Mexico's President-Elect Calderon Committed to U.S. Immigration Reform

Mexico's president-elect says he will try to do what his predecessor couldn't in six years: Win an immigration accord that will let millions more Mexicans work in the United States legally.

Felipe Calderon said Thursday he is committed to winning sweeping immigration reform in the U.S. Congress before President Bush leaves office in January 2009. Calderon, who spoke with Bush by phone on Wednesday, said he believes the White House is ready for action.

"We will work intensely over the next two years to arrive at a concrete agreement," he said.

CountryWatch: Mexico

Pro-immigrant marches began anew this week in the United States as Congress reconvened, though action on immigration is unlikely given elections in November.

Outgoing President Vicente Fox spent six years trying to obtain legal status for the nearly 6 million undocumented Mexicans in the United States, and his inability to secure an accord was among the biggest failures of his term.

Mexican presidents are limited to one six-year term, and Calderon will replace Fox on Dec. 1. Both are members of the pro-business National Action Party.

The Sept. 11 terror attacks diverted the Bush administration's focus from immigration reform to security issues. Calderon said he believes he can capitalize on renewed U.S. attention to the immigration issue to persuade Congress to approve reforms.

Calderon said Mexico has to create more jobs to slow the flow of Mexicans heading north, noting that "every year, more than 1.2 million Mexican youths reach working age. Many, facing a lack of alternatives, go looking for opportunities in the United States."

"We can't ignore it, we can't write a law making it disappear," Calderon said. "We have to find ways to improve things. That is not only in the interest of Mexico, but also a U.S. interest."

The runner-up in Mexico's July 2 presidential election, Andres Manuel Lopez Obrador, has refused to recognize Calderon's victory and plans a convention Sept. 16 to create a parallel government.

Thousands of his supporters have set up a protest camp in the heart of Mexico City, crippling traffic and hurting tourism and local businesses. They claim fraud and illicit government spending was responsible for Calderon's victory by fewer than 234,000 votes out of the nearly 42 million cast.
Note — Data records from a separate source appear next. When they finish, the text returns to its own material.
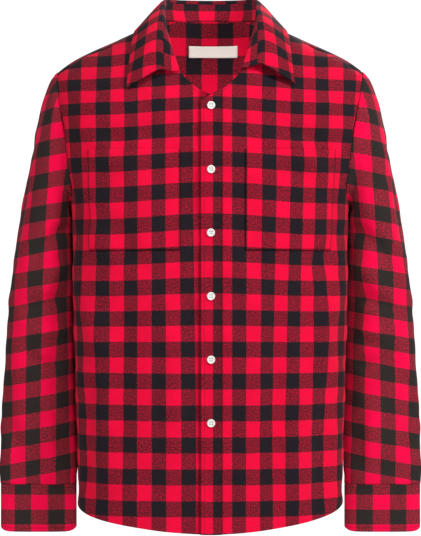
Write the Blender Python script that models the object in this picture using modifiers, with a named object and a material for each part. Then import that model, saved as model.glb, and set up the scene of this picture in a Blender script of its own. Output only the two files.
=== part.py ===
"""A men's flannel shirt in its worn, filled-out form: collar open, placket buttoned, sleeves hanging.

Every piece of cloth is a thin wall on a mid-surface that is worked out from the shirt's sizes.
+X is the wearer's left, the front faces -Y and +Z is up. The origin is the middle of the neck, level
with the shoulders' highest part, where the wearer's neck and shoulders hold the shirt up.
Lengths are in metres.
"""
import math

import bmesh
import bpy
import numpy as np

# ---------------------------------------------------------------- cloth and seams
WALL = 0.0014               # one layer of brushed cloth
BAND_WALL = 0.0012          # placket band and pockets, lying on a front
COLLAR_WALL = 0.0016
CUFF_WALL = 0.0020
SEAM_INSET = 0.00038        # each of two panels stops this far short of their seam
LAYER_STEP = 0.0020         # from one lying layer's middle to the next one's

# ---------------------------------------------------------------- torso
# height, half width, front depth, back depth, squareness of the wearer's right and left front corners
TORSO_RINGS = (
    (-0.730, 0.1895, 0.108, 0.100, 3.3, 2.7),
    (-0.600, 0.1910, 0.109, 0.101, 3.3, 2.7),
    (-0.450, 0.1950, 0.111, 0.103, 3.3, 2.7),
    (-0.350, 0.1975, 0.112, 0.104, 3.4, 2.7),
    (-0.240, 0.1985, 0.112, 0.105, 3.6, 2.7),
    (-0.180, 0.2090, 0.112, 0.104, 3.6, 2.9),
    (-0.120, 0.2210, 0.111, 0.103, 3.5, 3.0),
    (-0.050, 0.2370, 0.106, 0.100, 3.1, 3.0),
    (0.060, 0.2500, 0.100, 0.096, 3.0, 3.0),
)
BACK_SQUARENESS = 2.7
SHOULDER_DROP = 0.110       # height over which the chest and back round in to the shoulder line
# distance across from the middle, height of the shoulder line
SHOULDER_LINE = (
    (0.000, 0.0560),
    (0.010, 0.0556),
    (0.040, 0.0450),
    (0.080, 0.0235),
    (0.130, 0.0000),
    (0.195, -0.0300),
    (0.218, -0.0460),
    (0.260, -0.0850),
)
ARMPIT_Z = -0.240
ARMHOLE_REACH = 0.068       # how far the armhole cuts in from the side line
ARMHOLE_SQUARENESS = 3.5
HEM_CENTRE_Z = -0.7035
HEM_RISE = 0.042
HEM_POWER = 1.70
BACK_HEM_EXTRA = 0.008
YOKE_FRONT_TURN = 0.331     # the yoke's front seam, as an angle down from the shoulder line
YOKE_BACK_Z = -0.085        # its back seam's height

# ---------------------------------------------------------------- neck, front overlap, placket
# across, height: the fronts' neckline from beside the neck down to the V
NECKLINE = (
    (0.0780, 0.0180),
    (0.0650, -0.0040),
    (0.0540, -0.0300),
    (0.0410, -0.0570),
    (0.0200, -0.0770),
    (0.0000, -0.0880),
)
BACK_NECK_Z = 0.0325
OVERLAP = 0.0140            # each front reaches this far past the buttons' line
FRONT_CORNER_SLOPE = 0.60   # and its upper edge falls away there
PLACKET_WIDTH = 0.0300
PLACKET_TOP_GAP = 0.0012
LIFT = (0.0300, 0.0800)     # the left front comes down to the body between these, from the middle

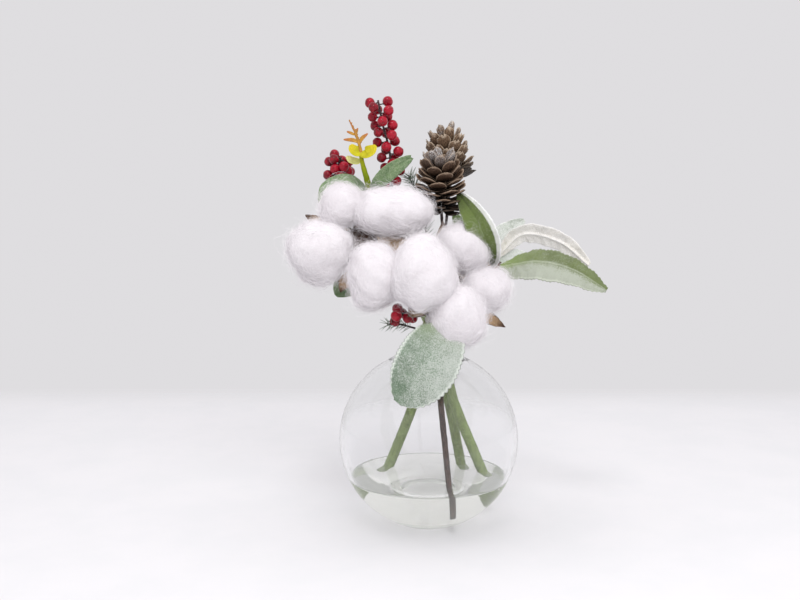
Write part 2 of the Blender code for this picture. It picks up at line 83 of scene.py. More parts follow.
LEFT_HEAD = ((-42.4, -2.8, 173.2), (-0.15, -0.85, 0.5))
RIGHT_HEAD = ((12.6, -12.8, 148.1), (0.5, -0.77, 0.39))
LEFT_VALVES = ((154, 39), (258, 35), (-3, 37), (83, 32))
RIGHT_VALVES = ((16, 42.5), (317, 43.2), (206, 40), (84, 40))
LOCKS = {
    "left_top": ((-52.5, 0, 194.8), (15.2, 14, 13.6), 0.1),
    "left_inner": ((-21.8, -8, 191.4), (25.6, 15, 14.8), 0.04),
    "left_outer": ((-64.6, -12, 167.4), (20.6, 17, 19.4), -0.1),
    "left_lower": ((-32.2, -25, 154.6), (17.0, 17, 21.0), 0.06),
    "right_inner": ((-4.6, -32, 157.6), (22.6, 18, 22.8), 0.26),
    "right_top": ((19.8, -4, 169.4), (16.4, 14, 16.6), 0.05),
    "right_outer": ((34.2, -12, 144.8), (14.2, 14, 13.8), 0.0),
    "right_lower": ((15.8, -30, 131.8), (18.2, 17, 18.6), 0.14),
}

# Share of a lock's half size that its packed lint fills, and the lint's swells: share, size and seed.
LINT_SHARE = 0.94
LINT_SWELLS = ((0.06, 26.0, 0), (0.034, 12.0, 7), (0.006, 4.0, 9))
SKIN_SEED = 40
# Loose fibres: shares of the set count and width, reach, steps, usual height, stray, seed, whether they stand.
LYING_FIBRES = (1.0, 1.0, 11.0, 6, 0.5, 0.7, 40, False)
STANDING_FIBRES = (0.5, 1.5, 14.0, 8, 0.8, 2.1, 90, True)
HIGHEST_FIBRE = 7.5
CUP_DEPTH = 10.9

# --- Routes of the berry twigs ---

TALL_SPRAY = [(-22.5, 18, 196), (-22.6, 18, 209), (-24, 17, 227), (-28, 16, 243), (-31, 15, 258)]
SHORT_SPRAY = [(-49, 32, 196), (-53, 32, 207), (-56.5, 30, 215), (-54.5, 28, 224)]
LOW_SPRAY = [(-4, -2, 129.5), (-13, -15, 131.5), (-22, -25, 130)]

# --- Pine cones: foot, tip and largest reach, then the route of the young shoot's stalk ---

LOWER_CONE = ((7.8, 11, 190.5), (6.4, 4, 224.5), 14.8)
UPPER_CONE = ((13.8, 29, 209), (11.2, 39, 238.5), 18.4)

SHOOT_STALK = [(-36.3, 13, 203.6), (-38, 9.4, 211), (-40, 8, 218.5), (-41.3, 7.4, 224.6)]

# --- Glass, water and studio ---

GLASS_REFRACTION, WATER_REFRACTION = 1.46, 1.333
VASE_STEPS, WATER_STEPS = 432, 160
FOOT_TEETH, TEETH_BELOW, TEETH_WIDTH = 72, 4.0, 1.2
GLASS_FLOOR, LIP_BEAD, CREEP_HEIGHT, WATER_GAP = 5.0, 1.5, 0.4, 0.12
FLOOR_HALF, FLOOR_FADE = 1.5, (1.1, 0.36)
LAMP_AIM = (0.0, 0.0, 0.14)
CAMERA_PLACE, CAMERA_DIP, SENSOR = (-0.017609, -0.635019, 0.214183), 6.9, 36.0


# --- Sizes and colours a user would change --------------------------------------------------------


def length_of(name, description, default):
    return FloatProperty(
        name=name, description=description, default=default, unit="LENGTH", min=0.0, precision=5
    )


def colour_of(name, description, default):
    return FloatVectorProperty(
        name=name, description=description, default=default, subtype="COLOR", size=3, min=0, max=1
    )


class VaseSettings(bpy.types.PropertyGroup):
    """The glass bowl and its water."""

    radius: length_of("Bowl radius", "Outer radius of the round bowl", round(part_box("glass_vase")[1].x, 3))
    wall: length_of("Wall", "Thickness of the glass", 0.0022)
    foot: length_of("Foot radius", "Radius of the flat foot", 0.02)
    mouth: length_of("Mouth radius", "Radius of the open mouth", 0.018)
    water: length_of("Water level", "Height of the water above the foot", round(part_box("water")[1].z, 4))
    tint: colour_of("Glass tint", "Colour of the clear glass", (0.955, 0.956, 0.96))


class CottonSettings(bpy.types.PropertyGroup):
    """The loose fibre of the open bolls."""

    fibres: IntProperty(name="Fibres", description="Loose fibres on each lock", default=5000, min=0)
    fibre_width: length_of("Fibre width", "Width of one loose fibre", 0.00007)
    white: colour_of("Cotton white", "Colour of clean lint", (0.705, 0.68, 0.698))
    cream: colour_of("Cotton cream", "Warmer colour deep between the locks", (0.655, 0.628, 0.645))


class PlantSettings(bpy.types.PropertyGroup):
    """Stems, berries, cones and leaves."""

    berry_radius: length_of("Berry radius", "Radius of each berry", 0.0032)
    berry_bright: colour_of("Berry red", "Lit side of a berry", (0.36, 0.004, 0.02))
    berry_dark: colour_of("Berry shade", "Deep red of a berry", (0.15, 0.002, 0.009))
    bark: colour_of("Bark", "Thin dry bark of the cotton stem", (0.065, 0.03, 0.018))
    stem_green: colour_of("Stem green", "Soft green stems", (0.21, 0.285, 0.085))


class StageSettings(bpy.types.PropertyGroup):
    """The studio."""

    backdrop: colour_of("Backdrop", "Light of the room all round", (0.738, 0.727, 0.745))
    key_power: FloatProperty(
        name="Key light", description="Power of the large soft light", default=6.5, unit="POWER"
    )
    lens: FloatProperty(name="Lens", description="Focal length", default=47.34, unit="CAMERA")


# --- Shapes ---------------------------------------------------------------------------------------


def unit(rows):
    rows = np.asarray(rows, float)
    return rows / np.maximum(np.linalg.norm(rows, axis=-1, keepdims=True), 1e-12)


def smoothly(x):
    x = np.clip(x, 0.0, 1.0)
    return x * x * (3 - 2 * x)


def curve(points, count, start=0.0, end=1.0):
    """Points at even steps on the smooth curve through the given ones."""
    points = np.array(points, float)
    last = len(points) - 1
    t = np.linspace(start, end, count) * last
    i = np.clip(np.floor(t).astype(int), 0, last - 1)
    u = (t - i)[:, None]
    b, c = points[i], points[i + 1]
    a = np.where((i > 0)[:, None], points[np.maximum(i - 1, 0)], 2 * b - c)
    d = np.where((i + 2 <= last)[:, None], points[np.minimum(i + 2, last)], 2 * c - b)
    return 0.5 * (2 * b + (c - a) * u + (2 * a - 5 * b + 4 * c - d) * u**2 + (3 * b - a - 3 * c + d) * u**3)


def frames(path, facing):
    """Tangent, side and normal along a path, with the normal turned towards facing."""
    tangent = unit(np.gradient(path, axis=0))
    side = unit(np.cross(tangent, facing))
    return tangent, side, np.cross(side, tangent)


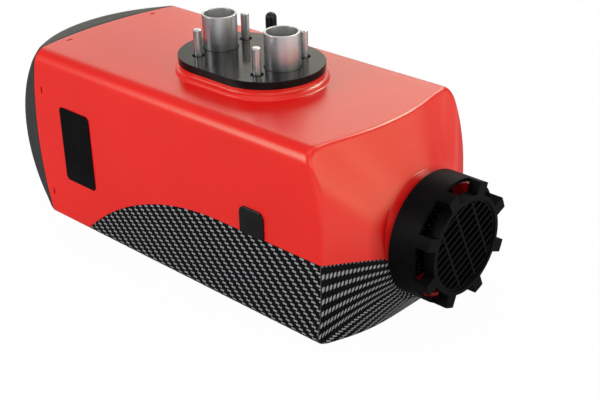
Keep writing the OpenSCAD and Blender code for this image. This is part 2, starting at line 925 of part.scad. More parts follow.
// A strip bent over the sensor with its ends gripping the pad
module sensor_clip() {
    leg_y = sensor_pad.y / 2;
    top_z = sensor_pad_top + sensor_size.z;
    color("#b9bcbe") along_x(sensor_x - clip_w / 2, sensor_x + clip_w / 2) {
        translate([-leg_y - clip_t, top_z]) square([2 * (leg_y + clip_t), clip_t]);
        for (side = [-1, 1]) translate([side * (leg_y + clip_t / 2) - clip_t / 2, sensor_pad_top - clip_w])
            square([clip_t, top_z - sensor_pad_top + clip_w + clip_t]);
    }
}

module blower_housing() {
    color("#a3a6a8") difference() {
        union() {
            along_x(blower_back, blower_plate_x) lugged_disc(blower_r, false);
            for (side = [-1, 1])
                translate([blower_back - arm_l - unit_clear, side * arm_y - arm_w / 2, unit_z - arm_t])
                    cube([arm_l + unit_clear + blower_l / 2, arm_w, arm_t]);
        }
        ring(blower_plate_x - cavity_l, blower_plate_x + over, cavity_r);
        ring(blower_back - over, blower_plate_x, bearing_r / 2);
        lug_holes(blower_back - over, blower_plate_x + over, screw_d / 2);
        for (side = [-1, 1])
            post(arm_screw_x, side * arm_y, unit_z - arm_t - over, unit_z + over, unit_screw_d / 2);
    }
}

module blower_plate() {
    channel_r = (wheel_r + wheel_inner) / 2;
    mid_x = blower_plate_x + plate_l / 2;
    color("#a3a6a8") difference() {
        along_x(blower_plate_x, blower_front) lugged_disc(blower_r, true);
        about_axis() translate([wheel_inner, blower_plate_x - over])
            square([wheel_r - wheel_inner, channel_depth + over]);
        bar(mid_x, blower_front + over, 0, duct_z, duct_r);
        post(mid_x, 0, axis_h + channel_r, duct_z, plate_l / 4);
        bar(blower_plate_x, blower_front + over, channel_r * cos(feed_turn),
            axis_h - channel_r * sin(feed_turn), duct_r);
        lug_holes(blower_plate_x - over, blower_front + over, screw_d / 2);
    }
}

module blower_gasket() {
    color("#4a4a48") difference() {
        along_x(blower_front, blower_front + gasket_t) lugged_disc(blower_r, true);
        ring(blower_front - over, blower_front + gasket_t + over, cavity_r);
        bar(blower_front - over, blower_front + gasket_t + over, 0, duct_z, duct_r);
        lug_holes(blower_front - over, blower_front + gasket_t + over, screw_d / 2);
    }
}

module blower_screws() {
    color("#c2c4c6") {
        lug_holes(blower_back, burner_x + end_flange_t, screw_d / 2);
        lug_holes(blower_back - screw_d, blower_back, screw_d * screw_head_share);
    }
}

module motor_can() {
    color("#8a8d90") difference() {
        ring(motor_back + bearing_l, blower_back, motor_r);
        ring(motor_back, blower_back - bearing_l, motor_r - can_wall);
        ring(blower_back - bearing_l - over, blower_back + over, bearing_r);
    }
}

module motor_magnets() {
    outer = motor_r - can_wall;
    color("#3a3b3d") difference() {
        ring(armature_x, armature_x + armature_l, outer, outer - magnet_t);
        translate([armature_x - over, -magnet_t / 2, 0]) cube([armature_l + 2 * over, magnet_t, body_h]);
    }
}

module motor_end_cap() {
    color("#1e1e1e") difference() {
        union() {
            ring(motor_back, motor_back + bearing_l, motor_r);
            ring(motor_back + bearing_l, motor_back + 2 * bearing_l, motor_r - can_wall - push_gap,
                motor_r - 2 * can_wall - push_gap);
        }
        ring(motor_back - over, motor_back + bearing_l + over, bearing_r);
    }
}

module motor_bearings() {
    color("#c8cacc") for (x = [motor_back, blower_back - bearing_l])
        ring(x, x + bearing_l, bearing_r, shaft_r + shaft_gap);
}

module brush_pair() {
    color("#2a2a2a") for (side = [-1, 1])
        translate([armature_x - armature_gap - commutator_l / 2 - brush_w / 2,
                   side > 0 ? commutator_r + shaft_gap : -brush_out,
                   axis_h - brush_w / 2])
            cube([brush_w, brush_out - commutator_r - shaft_gap, brush_w]);
}

module control_unit() {
    socket_y = unit_w / 2 - over;
    rib_count = floor((unit_w - 2 * unit_rib_pitch) / unit_rib_pitch);
    color("#2b2d2f") difference() {
        union() {
            translate([unit_x + unit_l / 2, 0, unit_z]) linear_extrude(unit_h)
                rounded_plate(unit_l, unit_w, unit_round);
            translate([unit_x + unit_l / 2 - socket_size.x / 2, socket_y, unit_z + socket_size.z / 2])
                cube([socket_size.x, socket_size.y, socket_size.z]);
        }
        for (i = [0:rib_count])
            translate([unit_x + unit_rib_pitch, (i - rib_count / 2) * unit_rib_pitch - unit_rib / 2,
                       unit_z + unit_h - unit_rib])
                cube([unit_l - 2 * unit_rib_pitch, unit_rib, unit_rib + over]);
        translate([unit_x + unit_l / 2 - socket_size.x / 2 + socket_wall, socket_y + socket_size.y / 2,
                   unit_z + socket_size.z / 2 + socket_wall])
            cube([socket_size.x - 2 * socket_wall, socket_size.y, socket_size.z - 2 * socket_wall]);
        for (side = [-1, 1])
            post(arm_screw_x, side * arm_y, unit_z - over, unit_z + unit_h / 4, unit_screw_d / 2);
    }
}

module control_unit_screws() {
    color("#c2c4c6") for (side = [-1, 1]) {
        post(arm_screw_x, side * arm_y, unit_z - arm_t, unit_z + unit_h / 4, unit_screw_d / 2);
        post(arm_screw_x, side * arm_y, unit_z - arm_t - unit_screw_d / 2, unit_z - arm_t, unit_screw_d);
    }
}

module motor_shaft() {
    color("#d0d2d4") ring(fan_back - fan_l / 2, blower_plate_x - wheel_gap, shaft_r);
}

module armature() {
    armature_r = motor_r - can_wall - magnet_t - armature_gap;
    color("#9b5b32") difference() {
        union() {
            ring(armature_x, armature_x + armature_l, armature_r);
            ring(armature_x - armature_gap - commutator_l, armature_x, commutator_r);
        }
        ring(armature_x - armature_l, armature_x + 2 * armature_l, shaft_r);
        for (i = [0:armature_slots - 1]) translate([0, 0, axis_h]) rotate([i * 360 / armature_slots, 0, 0])
            translate([armature_x - over, -armature_slot_w / 2, armature_r / 2])
                cube([armature_l + 2 * over, armature_slot_w, armature_r]);
    }
}

// One cambered blade, standing along Z from the hub to the tip
module fan_blade() {
    root = fan_hub_r * blade_root_share;
    translate([fan_back - fan_l / 2, 0, root]) linear_extrude(fan_r) rotate(blade_pitch_turn)
        translate([0, -blade_camber_r]) intersection() {
            difference() {
                circle(blade_camber_r);
                circle(blade_camber_r - blade_t);
            }
            translate([-blade_chord / 2, 0]) square([blade_chord, blade_camber_r * 2]);
        }
}

module air_fan() {
    color("#202020") difference() {
        union() {
            about_axis() polygon([[0, fan_front], [fan_hub_r * fan_nose_share, fan_front],
                [fan_hub_r, fan_front + fan_l / 3], [fan_hub_r, fan_back], [0, fan_back]]);
            intersection() {
                for (i = [0:blade_count - 1])
                    translate([0, 0, axis_h]) rotate([i * 360 / blade_count, 0, 0]) fan_blade();
                ring(fan_front, fan_back, fan_r);
            }
        }
        ring(fan_back - fan_l / 2, fan_back + over, shaft_r);
        ring(fan_back - magnet_disc_t, fan_back + over, magnet_disc_r);
    }
}

module fan_magnet() {
    color("#4c4e50") ring(fan_back - magnet_disc_t, fan_back, magnet_disc_r, shaft_r);
}

module combustion_wheel() {
    wheel_x = blower_plate_x - wheel_gap - wheel_l;
    color("#b0b2b4") difference() {
        union() {
            ring(wheel_x, wheel_x + wheel_disc_t, wheel_r);
            ring(wheel_x, wheel_x + wheel_l, wheel_hub_r);
            intersection() {
                for (i = [0:vane_count - 1])
                    translate([0, 0, axis_h]) rotate([i * 360 / vane_count, 0, 0])
                        translate([wheel_x, -vane_t / 2, wheel_inner]) cube([wheel_l, vane_t, wheel_r]);
                ring(wheel_x, wheel_x + wheel_l, wheel_r);
            }
        }
        ring(wheel_x - over, wheel_x + wheel_l + over, shaft_r);
    }
}

// Front drawing of the hood: a round with notches that leave the teeth
module toothed_ring() {
    difference() {
        circle(hood_r);
        difference() {
            circle(hood_d);
            circle(louvre_r);
            for (i = [0:tooth_count - 1]) rotate((i + 1 / 2) * 360 / tooth_count)
                translate([0, -tooth_w / 2]) square([hood_d, tooth_w]);
        }
    }
}

module outlet_hood() {
    color("#222222") {
        difference() {
            union() {
                ring(hood_back, skirt_front, hood_r);
                along_x(skirt_front - over, hood_front) translate([0, axis_h]) toothed_ring();
            }
            ring(hood_back - over, hood_seat, hood_bore);
            ring(hood_back, hood_front + over, louvre_r - louvre_rim);
        }
        ring(bead_x - bead_w / 2, bead_x + bead_w / 2, hood_bore + push_gap, hood_bore - bead_h);
    }
}

module outlet_louvre() {
    disc_r = louvre_r - louvre_rim;
    slat_n = floor(disc_r / slat_pitch);
    color("#222222") along_x(hood_front - louvre_t, hood_front - slat_t / 2)
        translate([0, axis_h]) rotate(slat_turn) {
            difference() {
                circle(disc_r);
                circle(disc_r - slat_t);
            }
            intersection() {
                circle(disc_r - slat_t / 2);
                union() {
                    for (i = [-slat_n:slat_n]) translate([-disc_r, i * slat_pitch - slat_t / 2])
                        square([2 * disc_r, slat_t]);
                    for (i = [-1:1]) translate([i * bar_pitch - slat_t / 2, -disc_r])
                        square([slat_t, 2 * disc_r]);
                }
            }
        }
}

main_casing();
lower_casing();
intake_cap();
intake_grille();
flange_plate();
flange_studs();
combustion_air_pipe();
exhaust_pipe();
fuel_pipe();
rating_plate();
harness_plug();
harness_grommet();
heat_exchanger();
flame_tube();
burner_head();
evaporator();
glow_pin();
glow_pin_seal();
overheat_sensor();
sensor_clip();
blower_housing();
blower_plate();
blower_gasket();
blower_screws();
motor_can();
motor_magnets();
motor_end_cap();
motor_bearings();
brush_pair();
control_unit();
control_unit_screws();
motor_shaft();
armature();
air_fan();
fan_magnet();
combustion_wheel();
outlet_hood();
outlet_louvre();
fuel_pipe_cap();
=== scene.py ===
import json
import bmesh
import bpy
import numpy as np
from math import cos, pi, radians, sin
from mathutils import Matrix

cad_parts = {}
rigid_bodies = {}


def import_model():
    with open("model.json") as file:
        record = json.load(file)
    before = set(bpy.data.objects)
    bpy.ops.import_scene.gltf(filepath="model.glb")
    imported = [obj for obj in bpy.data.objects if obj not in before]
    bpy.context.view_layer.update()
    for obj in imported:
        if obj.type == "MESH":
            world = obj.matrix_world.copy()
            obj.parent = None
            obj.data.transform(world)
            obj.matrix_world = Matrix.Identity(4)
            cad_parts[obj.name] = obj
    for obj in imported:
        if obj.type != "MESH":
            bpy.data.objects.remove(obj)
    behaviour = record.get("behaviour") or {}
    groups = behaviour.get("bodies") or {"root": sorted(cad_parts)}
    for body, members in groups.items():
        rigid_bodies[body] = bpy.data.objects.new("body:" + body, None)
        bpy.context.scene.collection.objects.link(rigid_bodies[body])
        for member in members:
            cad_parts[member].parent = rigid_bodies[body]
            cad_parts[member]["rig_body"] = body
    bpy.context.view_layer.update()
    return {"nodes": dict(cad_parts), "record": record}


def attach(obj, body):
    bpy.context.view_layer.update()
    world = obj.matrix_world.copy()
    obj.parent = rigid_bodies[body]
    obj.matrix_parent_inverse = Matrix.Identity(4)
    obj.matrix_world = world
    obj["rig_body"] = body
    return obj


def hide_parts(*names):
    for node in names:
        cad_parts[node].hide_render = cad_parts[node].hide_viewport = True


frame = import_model()
scene = bpy.context.scene
metre = 0.001  # sizes below are in millimetres
print("frame loaded")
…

Fox spokesman Ruben Aguilar said Thursday the president was inviting Lopez Obrador's Democratic Revolutionary Party to negotiate a solution to the political crisis.

Calderon says he will reach out to the millions who didn't vote for him by proposing initiatives to reduce poverty, create jobs and combat crime. He said he will include opposition party leaders in a coalition-style government.

"In order to cross an abyss, you have to have bridges," he said. "For my part, a bridge will always be there, awaiting the moment my adversaries want to cross."

But Democratic Revolution spokesman Gerardo Fernandez said Thursday that Calderon would have to resign before the party would consider talks.

"We completely reject all possibility of negotiations," Fernandez said.

Democratic Revolution lawmakers seized the floor of Congress last week and blocked Fox from delivering his final state-of-the-nation address. The party has promised to block his inauguration before Congress on Dec. 1.

But Calderon said Thursday it was lawmakers' responsibility to ensure the handover of power goes smoothly — and that he didn't believe they would turn their backs on Mexico's constitution.

"I will take office Dec. 1," he said. "Of that you can be sure."

The 44-year-old lawyer and career politician said his first overseas visit after taking office will be to neighboring Guatemala. He added that his conservative administration wouldn't clash with the governments of the region's leading leftists, Venezuela's Hugo Chavez and Cuba's Fidel Castro. Relations with both countries deteriorated under Fox.

"I will have a respectful relationship with all heads of state," he said, "without exception or bias."